Scan the records below for the line containing "light_switch();" and the line containing "record = json.load(file)". Copy both, plus every line between, exactly.

Items:
****************

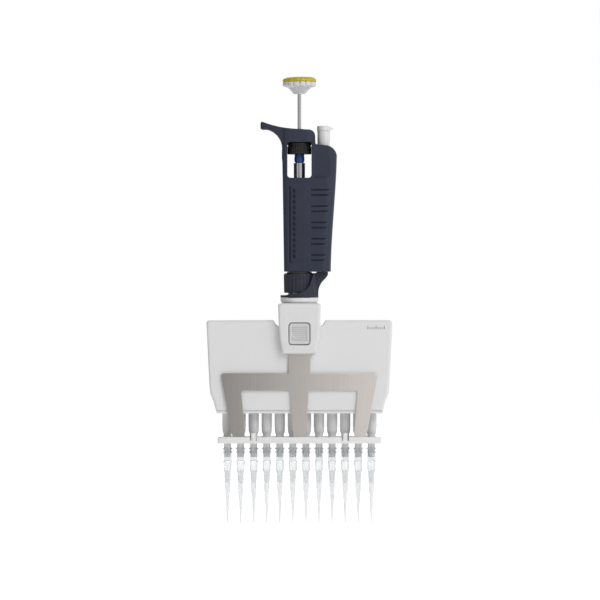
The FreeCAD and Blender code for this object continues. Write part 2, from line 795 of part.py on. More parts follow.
save(handle(), "handle")
save(rod_guide(), "rod_guide")
save(sleeve_bush(), "sleeve_bush")
save(volumeter_frame(), "volumeter_frame")
save(volumeter_lens(), "volumeter_lens")
save(drive_nut(), "drive_nut")
save(threaded_spigot(), "threaded_spigot")

save(thumbwheel(), "thumbwheel")
save(friction_collar(), "friction_collar")
save(drive_sleeve(), "drive_sleeve")
save(drive_screw(), "drive_screw")
for place, drum in enumerate(["units_drum", "tens_drum", "hundreds_drum"]):
    save(number_drum(place), drum)

save(button_cap(), "button_cap")
save(push_button(), "push_button")
save(operating_rod(), "operating_rod")
save(rod_foot(), "rod_foot")

save(ejector_button(), "ejector_button")
save(ejector_rod(), "ejector_rod")
save(ejector_arm(), "ejector_arm")
save(ejector_spring(), "ejector_spring")
save(connecting_nut(), "connecting_nut")

front_shell, back_shell = housing_halves()
save(front_shell, "housing_front")
save(back_shell, "housing_back")
save(housing_screws(), "housing_screws")
save(nozzle_plate(), "nozzle_plate")
save(nozzles(), "nozzles")
save(seal_retainer(), "seal_retainer")
save(piston_seals(), "piston_seals")
save(guide_rods(), "guide_rods")
save(neck(), "neck")
save(return_spring(), "return_spring")
save(blowout_spring(), "blowout_spring")
save(blowout_washer(), "blowout_washer")
save(piston_carrier(), "piston_carrier")
save(piston_stem(), "piston_stem")
save(pistons(), "pistons")

save(ejector_carriage(), "ejector_carriage")
save(carriage_collar(), "carriage_collar")
save(ejector_plate(), "ejector_plate")
save(stripper_bar(), "stripper_bar")
save(latch_pin(), "latch_pin")
save(latch_button(), "latch_button")
for channel, channel_x in enumerate(CHANNEL_X, start=1):
    save(tip(channel_x), "tip_%02d" % channel)
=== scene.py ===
import bmesh
import bpy
import mathutils
import math
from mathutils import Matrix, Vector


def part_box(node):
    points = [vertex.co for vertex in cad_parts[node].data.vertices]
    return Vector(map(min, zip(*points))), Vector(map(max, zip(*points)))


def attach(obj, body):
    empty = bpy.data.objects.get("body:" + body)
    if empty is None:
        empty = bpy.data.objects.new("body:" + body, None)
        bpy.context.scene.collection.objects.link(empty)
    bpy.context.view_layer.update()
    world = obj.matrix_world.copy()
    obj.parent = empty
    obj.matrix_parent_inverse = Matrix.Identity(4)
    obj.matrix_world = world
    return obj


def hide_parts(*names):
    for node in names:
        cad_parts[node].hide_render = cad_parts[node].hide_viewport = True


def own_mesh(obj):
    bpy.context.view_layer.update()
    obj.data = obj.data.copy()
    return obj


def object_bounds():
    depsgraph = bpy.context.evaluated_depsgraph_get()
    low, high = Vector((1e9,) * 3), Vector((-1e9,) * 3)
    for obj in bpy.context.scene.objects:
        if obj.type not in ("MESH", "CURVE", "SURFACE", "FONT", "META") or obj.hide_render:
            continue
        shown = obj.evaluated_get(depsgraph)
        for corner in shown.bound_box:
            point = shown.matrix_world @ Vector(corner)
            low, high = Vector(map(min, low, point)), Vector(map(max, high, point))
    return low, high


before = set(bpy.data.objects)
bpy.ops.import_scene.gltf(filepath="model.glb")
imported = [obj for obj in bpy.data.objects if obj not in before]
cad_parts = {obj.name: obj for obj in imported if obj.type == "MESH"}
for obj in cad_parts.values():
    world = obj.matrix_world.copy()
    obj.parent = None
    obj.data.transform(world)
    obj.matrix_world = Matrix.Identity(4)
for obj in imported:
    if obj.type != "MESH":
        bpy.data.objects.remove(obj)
cad_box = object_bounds()

# A twelve-channel hand pipette. The sections follow the instrument from its grip down to its tips, then
# its inside, and the studio comes last. Sizes on the instrument are written in millimetres, and MM turns
# them into metres. The studio's sizes are in metres.


# Grip. One hollow moulding in fine-textured navy polyamide, with the finger-rest hook, the dial window,
# paired grip grooves and a long recessed strip. A mould leaves no sharp edge, and handling makes it paler.
MM = 0.001
NAVY = (0.027, 0.033, 0.055)
NAVY_WORN = (0.075, 0.076, 0.105)
# The near-black that hollows and grooves are darkened towards: painted shade.
HOLLOW_PAINTED_SHADE = (0.004, 0.004, 0.006)
GRAIN_DEPTH = 0.04
GRIP_SKIN = 0.33
GRIP_ROUNDS = 4
HOOK_START = 262.5
HOOK_ROUNDS = 16


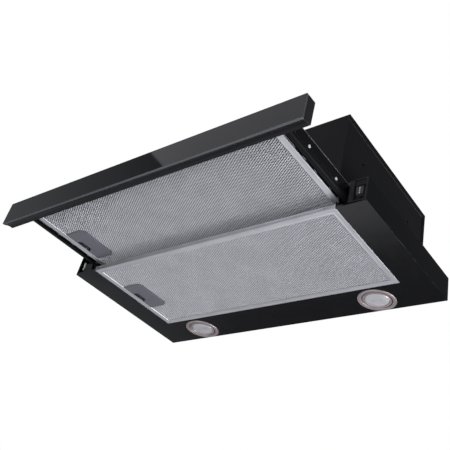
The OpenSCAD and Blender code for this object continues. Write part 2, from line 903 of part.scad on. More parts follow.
module filter_frame() {
  inner_x = filter_x - frame_band;
  inner_y = filter_d / 2 - frame_band;
  color(silver) difference() {
    union() {
      box(-filter_x, filter_x, -filter_d / 2, filter_d / 2, 0, filter_h);
      for (s = [-1, 1])
        translate([0, s * tongue_place, 0])
          box(filter_x, filter_x + tongue_reach, -tongue_w / 2, tongue_w / 2,
            tongue_z, tongue_z + tongue_t);
    }
    box(-inner_x, inner_x, -inner_y, inner_y, -over, filter_h + over);
    box(-filter_x + frame_t, filter_x - frame_t, -filter_d / 2 + frame_t, filter_d / 2 - frame_t,
      frame_t, filter_h - frame_t);
    box(-filter_x - over, -inner_x, -latch_w / 2 - fit_gap, latch_w / 2 + fit_gap,
      frame_t * 2, filter_h - frame_t);
    translate([filter_x - vent_inset, -filter_d / 2 - over, filter_h - frame_t - vent_r])
      rotate([-90, 0, 0]) cylinder(r = vent_r, h = over + frame_t);
  }
}

// Layers of stretched mesh, with rows of openings set like bricks
module filter_mesh() {
  gap_x = filter_x - frame_t - mesh_gap;
  gap_y = filter_d / 2 - frame_t - mesh_gap;
  z0 = frame_t + mesh_gap / 2;
  open_x = filter_x - frame_band;
  open_y = filter_d / 2 - frame_band;
  step_x = 2 * open_x / mesh_cols;
  step_y = 2 * open_y / mesh_rows;
  color("#8f9196") difference() {
    box(-gap_x, gap_x, -gap_y, gap_y, z0, z0 + mesh_h);
    for (row = [0:mesh_rows - 1])
      for (col = [0:mesh_cols - 1 - row % 2])
        translate([-open_x + (col + 0.5 + row % 2 / 2) * step_x, -open_y + (row + 0.5) * step_y, z0 - over])
          linear_extrude(mesh_h + 2 * over)
            polygon([
              [-step_x / 2 + mesh_rib, 0], [0, -step_y / 2 + mesh_rib / 2],
              [step_x / 2 - mesh_rib, 0], [0, step_y / 2 - mesh_rib / 2]
            ]);
    box(-gap_x - over, -open_x + handle_w + mesh_gap, -handle_d / 2 - mesh_gap, handle_d / 2 + mesh_gap,
      z0 - over, filter_h);
  }
}

// A handle plate with round corners on its inner side
module handle_outline() {
  x0 = -filter_x + frame_band;
  pane(x0, x0 + handle_w - handle_r, -handle_d / 2, handle_d / 2);
  pane(x0, x0 + handle_w, -handle_d / 2 + handle_r, handle_d / 2 - handle_r);
  for (s = [-1, 1])
    translate([x0 + handle_w - handle_r, s * (handle_d / 2 - handle_r)]) circle(r = handle_r);
}

module filter_handle() {
  x0 = -filter_x + frame_band;
  top = handle_t + pocket_h;
  color(grey) difference() {
    union() {
      linear_extrude(handle_t) handle_outline();
      box(x0, x0 + handle_w - handle_r, -handle_d / 2, -handle_d / 2 + handle_wall, 0, top);
      box(x0, x0 + handle_w - handle_r, handle_d / 2 - handle_wall, handle_d / 2, 0, top);
      box(x0 + handle_w - handle_wall, x0 + handle_w,
        -handle_d / 2 + handle_r, handle_d / 2 - handle_r, 0, top);
      for (s = [-1, 1])
        translate([0, s * (pocket_d + pocket_slope + handle_wall) / 2, 0])
          box(x0, x0 + pocket_w, -handle_wall / 2, handle_wall / 2, 0, pocket_h - run_gap);
    }
    translate([0, 0, -over]) linear_extrude(handle_t + 2 * over)
      polygon([
        [x0 + handle_wall, -pocket_d / 2 - pocket_slope / 2],
        [x0 + pocket_w, -pocket_d / 2 + pocket_slope / 2],
        [x0 + pocket_w, pocket_d / 2 - pocket_slope / 2],
        [x0 + handle_wall, pocket_d / 2 + pocket_slope / 2]
      ]);
  }
}

// A sprung slider with a finger ramp, whose nose stands in the notch beside the filter
module filter_latch() {
  x0 = -filter_x + frame_band;
  ramp_x0 = x0 + handle_wall + run_gap;
  ramp_x1 = x0 + pocket_w - latch_travel - run_gap;
  color(dark) {
    box(-filter_x - latch_reach, x0 + handle_w - handle_wall - latch_travel - 2 * run_gap,
      -latch_w / 2, latch_w / 2, pocket_h, pocket_h + latch_t);
    along_y(-latch_w / 2, latch_w / 2)
      polygon([
        [ramp_x0, pocket_h], [ramp_x1 - latch_lip_t, latch_lip_z],
        [ramp_x1, latch_lip_z], [ramp_x1, pocket_h]
      ]);
  }
}

module in_visor() {
  translate([0, visor_y, visor_z]) children();
}

module in_housing() {
  translate([0, main_y, under_z]) children();
}

underside_panel();
side_channel(-1);  // side_channel_left
side_channel(1);  // side_channel_right
rear_panel();
upper_shell();
top_cover();
outlet_collar();
flap(-1);  // flap_front
flap(1);  // flap_rear
scroll_casing(-1);  // scroll_casing_left
scroll_casing(1);  // scroll_casing_right
impeller();
motor_shaft();
motor_rotor();
motor_can();
motor_stator();
motor_bracket();
capacitor();
control_box();
cable_gland();
led_driver();
lamp_ring(-1);  // lamp_ring_left
lamp_ring(1);  // lamp_ring_right
lamp_lens(-1);  // lamp_lens_left
lamp_lens(1);  // lamp_lens_right
lamp_body(-1);  // lamp_body_left
lamp_body(1);  // lamp_body_right
slide_bracket(-1);  // slide_bracket_left
slide_bracket(1);  // slide_bracket_right
slide_fixed(-1);  // slide_fixed_left
slide_fixed(1);  // slide_fixed_right
ball_cage(-1);  // ball_cage_left
ball_cage(1);  // ball_cage_right
slide_moving(-1);  // slide_moving_left
slide_moving(1);  // slide_moving_right
guide_glides();
stop_bracket();
housing_screws();
switch_bezel();
switch_box();
light_switch();
speed_switch();
front_glass();
glass_tape();
bar_profile();
end_cap(-1);  // end_cap_left
end_cap(1);  // end_cap_right
visor_tray();
filter_strip(-1);  // filter_strip_left
filter_strip(1);  // filter_strip_right
arm_screws();
bar_screws();
in_visor() filter_frame();  // visor_filter_frame
in_visor() filter_mesh();  // visor_filter_mesh
in_visor() filter_handle();  // visor_handle
in_visor() filter_latch();  // visor_latch
in_housing() filter_frame();  // main_filter_frame
in_housing() filter_mesh();  // main_filter_mesh
in_housing() filter_handle();  // main_handle
in_housing() filter_latch();  // main_latch
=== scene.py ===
"""Visual model of a pull out range hood, built over its packed construction model.

Lengths are in metres. Left and right are as seen from the front, which faces -Y.
"""
import json
import math

import bmesh
import bpy
from bpy.props import FloatProperty, FloatVectorProperty, IntProperty, PointerProperty
from mathutils import Matrix, Vector

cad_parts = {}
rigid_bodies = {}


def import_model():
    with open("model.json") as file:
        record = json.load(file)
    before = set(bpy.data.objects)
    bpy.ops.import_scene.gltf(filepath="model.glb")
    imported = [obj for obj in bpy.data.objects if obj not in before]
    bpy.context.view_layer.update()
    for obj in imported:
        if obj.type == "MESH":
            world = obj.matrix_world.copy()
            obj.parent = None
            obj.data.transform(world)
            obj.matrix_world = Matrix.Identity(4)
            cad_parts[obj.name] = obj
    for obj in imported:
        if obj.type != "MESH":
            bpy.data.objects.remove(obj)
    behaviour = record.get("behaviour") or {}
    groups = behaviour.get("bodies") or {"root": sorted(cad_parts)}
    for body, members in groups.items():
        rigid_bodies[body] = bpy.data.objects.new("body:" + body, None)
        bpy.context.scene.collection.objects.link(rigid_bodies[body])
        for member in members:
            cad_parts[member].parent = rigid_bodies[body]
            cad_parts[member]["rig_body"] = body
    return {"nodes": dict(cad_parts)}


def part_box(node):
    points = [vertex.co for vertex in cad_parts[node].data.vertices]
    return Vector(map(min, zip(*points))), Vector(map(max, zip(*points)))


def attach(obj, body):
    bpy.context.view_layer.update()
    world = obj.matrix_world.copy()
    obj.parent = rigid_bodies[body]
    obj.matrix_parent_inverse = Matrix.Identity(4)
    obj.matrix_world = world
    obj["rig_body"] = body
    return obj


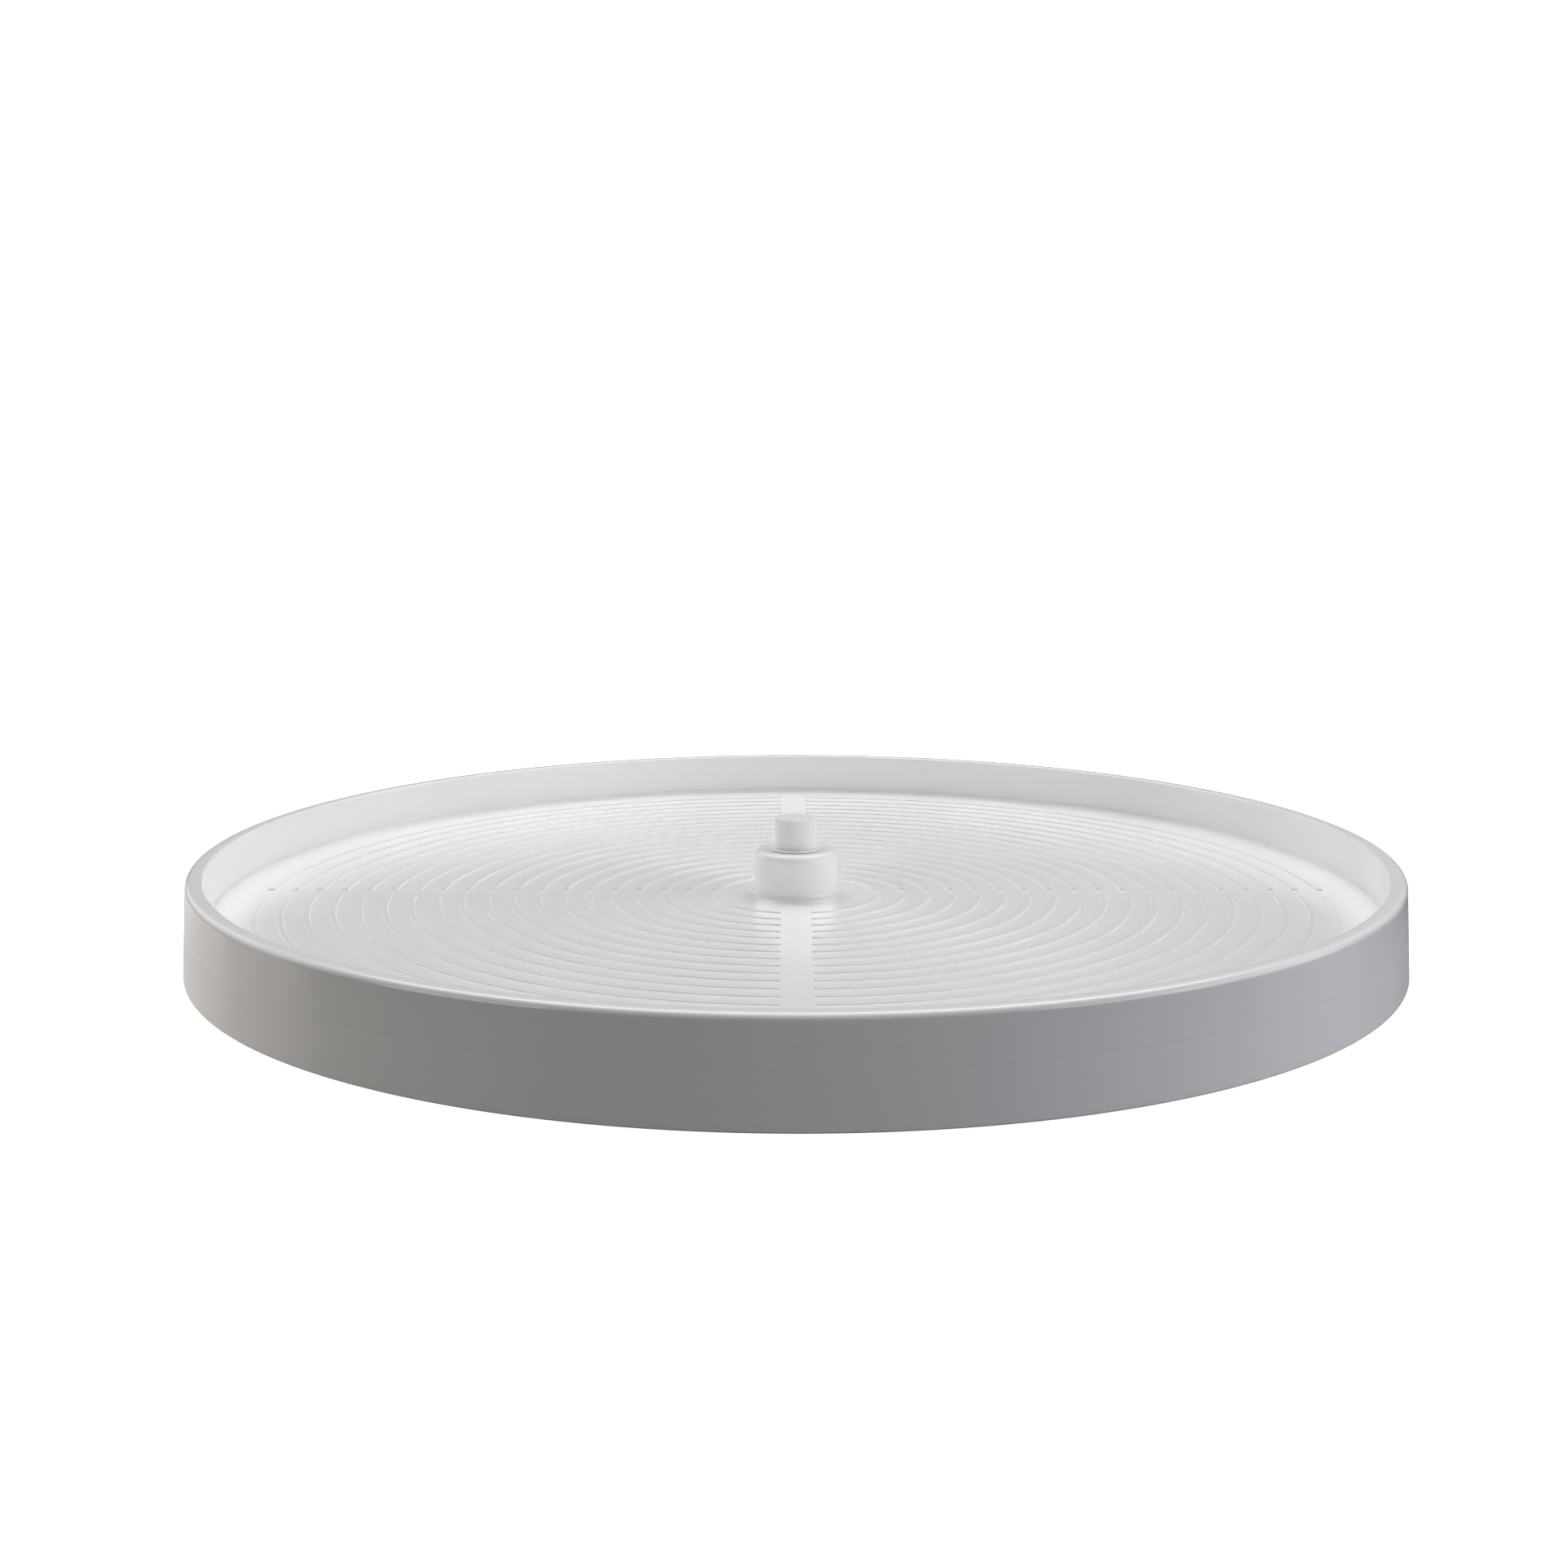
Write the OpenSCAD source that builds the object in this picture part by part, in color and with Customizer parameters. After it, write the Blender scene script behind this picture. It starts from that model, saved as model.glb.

****************

Response to this exercise:
light_switch();
speed_switch();
front_glass();
glass_tape();
bar_profile();
end_cap(-1);  // end_cap_left
end_cap(1);  // end_cap_right
visor_tray();
filter_strip(-1);  // filter_strip_left
filter_strip(1);  // filter_strip_right
arm_screws();
bar_screws();
in_visor() filter_frame();  // visor_filter_frame
in_visor() filter_mesh();  // visor_filter_mesh
in_visor() filter_handle();  // visor_handle
in_visor() filter_latch();  // visor_latch
in_housing() filter_frame();  // main_filter_frame
in_housing() filter_mesh();  // main_filter_mesh
in_housing() filter_handle();  // main_handle
in_housing() filter_latch();  // main_latch
=== scene.py ===
"""Visual model of a pull out range hood, built over its packed construction model.

Lengths are in metres. Left and right are as seen from the front, which faces -Y.
"""
import json
import math

import bmesh
import bpy
from bpy.props import FloatProperty, FloatVectorProperty, IntProperty, PointerProperty
from mathutils import Matrix, Vector

cad_parts = {}
rigid_bodies = {}


def import_model():
    with open("model.json") as file:
        record = json.load(file)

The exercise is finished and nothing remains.